WRITTEN PROBLEM
Where a line contains the word "empty", copy that line.

>> BEGIN

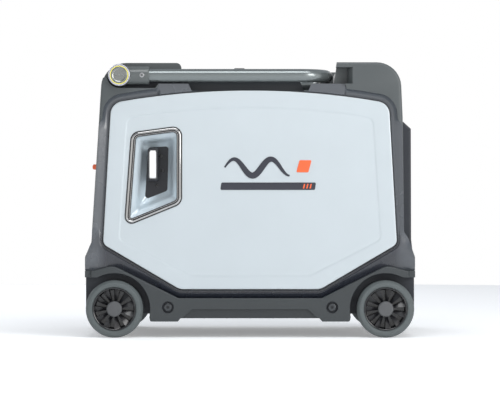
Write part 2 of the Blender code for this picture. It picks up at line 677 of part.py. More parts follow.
def recoil_starter():
    """A grooved pulley on a post in the closed end of the cowling over the flywheel."""
    centre = (0, CRANK_Z)
    rim, groove = 7, 4
    profile = [(6, -rim), (PULLEY_FLANGE, -rim), (PULLEY_FLANGE, -groove), (PULLEY_GROOVE, -groove)]
    profile += [(radius, -level) for radius, level in reversed(profile)]
    profile = [(radius, PULLEY_X + level) for radius, level in profile]
    pulley = turned("recoil_pulley", "X", centre, profile, BLACK)
    pivot("pulley_axis", (PULLEY_X, 0, CRANK_Z), [pulley])

    end, mouth = PULLEY_X - 15, -36.4
    profile = [(0, end), (64, end), (COWL_RADIUS, end + 9), (COWL_RADIUS, mouth), (COWL_RADIUS - 3, mouth)]
    profile += [(COWL_RADIUS - 3, end + 10), (62, end + 3), (5.4, end + 3), (5.4, PULLEY_X + 9)]
    cowling = turned("cowling", "X", centre, profile + [(0, PULLEY_X + 9)], BLACK)
    cut(cowling, rod("rope_way", "Y", (PULLEY_X, ROPE_Z), 6, -100, -20, sides=12))


def inverter():
    module = box("inverter_module", (-236, -118, END_FLOOR + GAP), (-198, 118, 176), ALLOY, 2)
    pitch, slot = 26, 16
    for row in range(9):
        y = (row - 4.5) * pitch + (pitch - slot) / 2
        cut(module, box(f"fin_gap_{row + 1}", (-218, y, 40), (-190, y + slot, 190)))


# ---- wheels -----------------------------------------------------------------------------------
def wheel(end, side):
    name = f"{end_name(end)}_{side_name(side)}"
    axis = "Y" if side > 0 else "-Y"
    centre = (end * WHEEL_X, WHEEL_Z)
    tread = WHEEL_RADIUS
    profile = [(RIM_RADIUS, WHEEL_IN), (tread - 5, WHEEL_IN), (tread, WHEEL_IN + 5), (tread, WHEEL_OUT - 6)]
    profile += [(tread - 6, WHEEL_OUT), (RIM_RADIUS, WHEEL_OUT - 2)]
    tyre = turned(f"tyre_{name}", axis, centre, profile, RUBBER, sides=32)

    seat = RIM_RADIUS - 0.3
    bore = AXLE_RADIUS + GAP
    web, hub, cap = WHEEL_OUT - 14, 14, WHEEL_OUT
    profile = [(bore, WHEEL_IN), (hub, WHEEL_IN), (hub, web - 5), (seat - 3, web - 5), (seat - 3, WHEEL_IN)]
    profile += [(seat, WHEEL_IN), (seat, cap - 3), (seat - 4, web), (hub, web)]
    profile += [(hub, cap), (0, cap), (0, cap - 5), (bore, cap - 5)]
    rim = turned(f"rim_{name}", axis, centre, profile, BLACK, sides=20)
    middle = side * (WHEEL_IN + WHEEL_OUT) / 2
    pivot(f"axis_{name}", (end * WHEEL_X, middle, WHEEL_Z), [tyre, rim])


def axles():
    reach = WHEEL_OUT - 6
    for end in (-1, 1):
        centre = (end * WHEEL_X, WHEEL_Z)
        rod(f"axle_{end_name(end)}", "Y", centre, AXLE_RADIUS, -reach, reach, STEEL, sides=16)


# ---- tow handle -------------------------------------------------------------------------------
def handle_hub(side):
    name = side_name(side)
    centre = (PIVOT_X, PIVOT_Z)
    pin, recess = 8, LOCK_RADIUS + 0.6
    inner, outer, recess_floor = CHANNEL_BACK + 2, HALF_WIDTH - 2.5, HALF_WIDTH - 14
    profile = [(0, FRAME_BACK - 2), (pin, FRAME_BACK - 2), (pin, inner), (HUB_RADIUS, inner)]
    profile += [(HUB_RADIUS, outer - 1.5), (HUB_RADIUS - 1.5, outer), (0, outer)]
    hub = turned(f"handle_hub_{name}", "Y" if side > 0 else "-Y", centre, profile, SHELL)
    leg = (side * TUBE_Y, PIVOT_Z)
    fuse(hub, rod(f"socket_{name}", "X", leg, 16.5, PIVOT_X + 12, PIVOT_X + 54))
    cut(hub, rod(f"socket_bore_{name}", "X", leg, TUBE_RADIUS + 0.6, TUBE_START - 1, PIVOT_X + 60))
    cut(hub, rod(f"button_room_{name}", "Y", centre, recess, *span(side, recess_floor, HALF_WIDTH + 2)))
    low, high = span(side, HALF_WIDTH - 10, HALF_WIDTH)
    return [hub, rod(f"lock_button_{name}", "Y", centre, LOCK_RADIUS, low, high, CHROME)]


def handle():
    bend = arc(GRIP_X - BEND_RADIUS, -(TUBE_Y - BEND_RADIUS), BEND_RADIUS, -90, 0, 7)
    half = [(TUBE_START, -TUBE_Y)] + bend
    path = [(x, y, PIVOT_Z) for x, y in half] + [(x, -y, PIVOT_Z) for x, y in reversed(half)]
    bow = tube("handle_bow", path, TUBE_RADIUS, TUBE_PAINT)
    pivot("handle_axis", (PIVOT_X, 0, PIVOT_Z), [bow, *handle_hub(-1), *handle_hub(1)])


base_tray()
for which in (-1, 1):
    side_frame(which)
    side_panel(which)
badge()
starter_recess()
control_end_cover()
exhaust_end_cover()
top_cover()
fuel_system()
control_panel()
engine()
exhaust()
alternator()
recoil_starter()
inverter()
axles()
for which_end in (-1, 1):
    for which_side in (-1, 1):
        wheel(which_end, which_side)
handle()
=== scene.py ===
"""Looks of the closed-frame inverter generator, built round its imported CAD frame.

+X runs towards the exhaust end, -X towards the control end, -Y is the starter side and +Z is up.
Lengths are written in millimetres, and MM turns them into the frame's metres.
"""

import json
from math import ceil, cos, exp, pi, radians, sin, sqrt, tan

import bmesh
import bpy
from mathutils import Matrix, Vector

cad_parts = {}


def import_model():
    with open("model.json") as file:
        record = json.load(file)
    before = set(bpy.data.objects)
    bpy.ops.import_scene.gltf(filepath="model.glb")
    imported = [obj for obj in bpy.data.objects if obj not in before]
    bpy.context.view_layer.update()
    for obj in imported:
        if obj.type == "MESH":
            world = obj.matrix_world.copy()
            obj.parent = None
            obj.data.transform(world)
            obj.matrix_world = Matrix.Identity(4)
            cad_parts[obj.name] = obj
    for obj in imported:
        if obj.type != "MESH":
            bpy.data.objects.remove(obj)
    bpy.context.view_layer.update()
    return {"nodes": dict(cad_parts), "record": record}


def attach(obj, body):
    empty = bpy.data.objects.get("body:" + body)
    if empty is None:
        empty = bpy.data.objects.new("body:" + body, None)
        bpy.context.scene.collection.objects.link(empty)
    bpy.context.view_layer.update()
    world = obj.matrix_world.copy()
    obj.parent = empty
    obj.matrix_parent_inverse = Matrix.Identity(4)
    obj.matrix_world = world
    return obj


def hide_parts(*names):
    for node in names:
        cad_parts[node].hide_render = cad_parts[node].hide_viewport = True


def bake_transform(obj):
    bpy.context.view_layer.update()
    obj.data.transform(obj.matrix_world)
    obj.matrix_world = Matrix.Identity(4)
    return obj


MM = 0.001
WELD = 1e-6
SHARP = radians(32)

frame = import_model()
OWNER = {node: body for body, nodes in frame["record"]["behaviour"]["bodies"].items() for node in nodes}
SIDES = {"starter_side": -1, "service_side": 1}
ENDS = {"control_end": -1, "exhaust_end": 1}

# ---- dimensions shared with the CAD, mm
HALF_LENGTH = 300.0
HEIGHT = 500.0
WALL = 3.5

# Distances from the middle plane, y = 0.
BASE_FACE = 190.0
FRAME_FACE = 186.0
FRAME_BACK = 150.0
PANEL_FACE = 182.0
FIELD_FACE = 180.8
COVER_SIDE = 149.6
CHANNEL_BACK = 160.0
POCKET_FLOOR = 145.0
WELL_BACK = 154.0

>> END

SOLUTION TO THE PROBLEM
    empty = bpy.data.objects.get("body:" + body)
    if empty is None:
        empty = bpy.data.objects.new("body:" + body, None)
        bpy.context.scene.collection.objects.link(empty)
    obj.parent = empty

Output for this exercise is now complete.